The budget calls for $22 trillion in entitlement spending during the next 10 years. Medicare, Medicaid and Social Security are on a path to consume 10% of the gross domestic product, said Sen. Orrin Hatch (R, Utah). "These programs are on autopilot to fiscal ruin. They are the leading driver of our debt, and they threaten seniors currently relying on the programs and our children and grandchildren who'll have to pay for them."
The budget does address health entitlement spending and would lower future deficits, Krueger said. Medicare spending would be reduced by $302.8 billion from 2013 to 2022. The budget proposes aligning Part D drug pay policy with Medicaid to save $155.6 billion. Adjusting postacute care payments would save $56.7 billion, and reducing Medicare coverage of hospitals' bad debt would lower spending by $35.9 billion.
The Assn. of American Medical Colleges opposes a White House plan to lower Medicare graduate medical education payments by $9.7 billion over 10 years. "Such cuts would mean that up to 10,000 fewer physicians will be trained every year when the nation already faces a shortage of nearly 92,000 doctors in the next 10 years," said AAMC President and CEO Darrell G. Kirch, MD.
The National Assn. of Public Hospitals and Health Systems also objected to proposed Medicaid policy changes that would limit the federal matching funds states could procure to pay hospitals and physicians. The proposal to squeeze those funds by $21.8 billion could lead some states to make pay cuts or otherwise pass costs onto doctors and patients, said Bruce Siegel, MD, MPH, the association's president and CEO.
The Centers for Medicare & Medicaid Services has earmarked $1.9 billion in the budget to prevent fraud and waste.

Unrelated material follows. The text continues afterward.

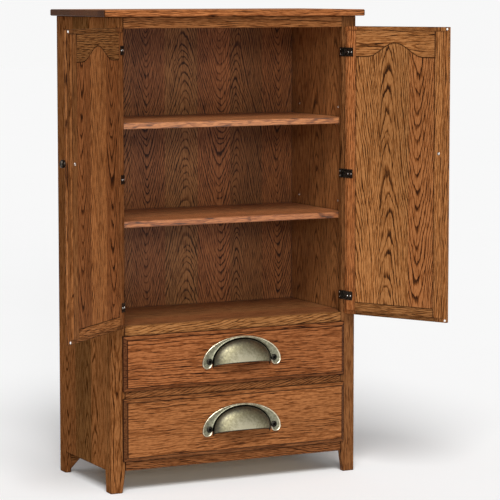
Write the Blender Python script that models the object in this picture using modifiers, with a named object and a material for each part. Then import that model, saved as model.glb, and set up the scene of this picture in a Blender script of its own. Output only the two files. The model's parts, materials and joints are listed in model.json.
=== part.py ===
"""Oak armoire: a face-framed case with two open bays above two lipped drawers.

Two lipped cathedral-panel doors hang on three small hinges each. The doors stand open at
rest and the drawers are shut. X runs along the front, Y to the back and Z up. The origin
is on the floor, at the centre of the box round the whole piece.
"""
import math

import bmesh
import bpy
from mathutils import Matrix, Vector

# --- Driving dimensions, in metres ---
GAP = 0.0003            # clearance between neighbouring pieces
HEIGHT = 1.450
WIDTH = 0.832
DEPTH = 0.408
STOCK = 0.019           # board thickness of frame, sides, shelves
SLAB_THICK = 0.020
SLAB_SIDE = 0.0215      # overhang of the top at each side
SLAB_FRONT = 0.022      # overhang of the top at the front
EASE = 0.0015           # softened edge of every board

STILE_WIDTH = 0.047
FOOT_TOP = 0.067        # height of the feet
FOOT_WIDTH = 0.038      # width of a front foot at the floor
FOOT_DEPTH = 0.044      # depth of the side's front foot, under the side
FOOT_DEPTH_FLOOR = 0.039
REAR_FOOT = 0.048
REAR_FOOT_FLOOR = 0.044

OPENING_TOP = 1.3955    # underside of the top rail
FLOOR_TOP = 0.507       # cabinet floor and top of the mid rail
MID_RAIL_LOW = 0.468
DIVIDER_TOP = 0.319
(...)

The administration believes that investment would return about $5 billion by 2017.
Medicare has begun using more prepayment predictive modeling technology to flag fraudulent claims, but the administration still is trying to determine the added money it saves the program through deterring additional fraud, said Peter Budetti, MD, CMS deputy administrator and director of the agency's Center for Program Integrity. "As everybody in the public health community knows, it's hard to measure the effects of prevention."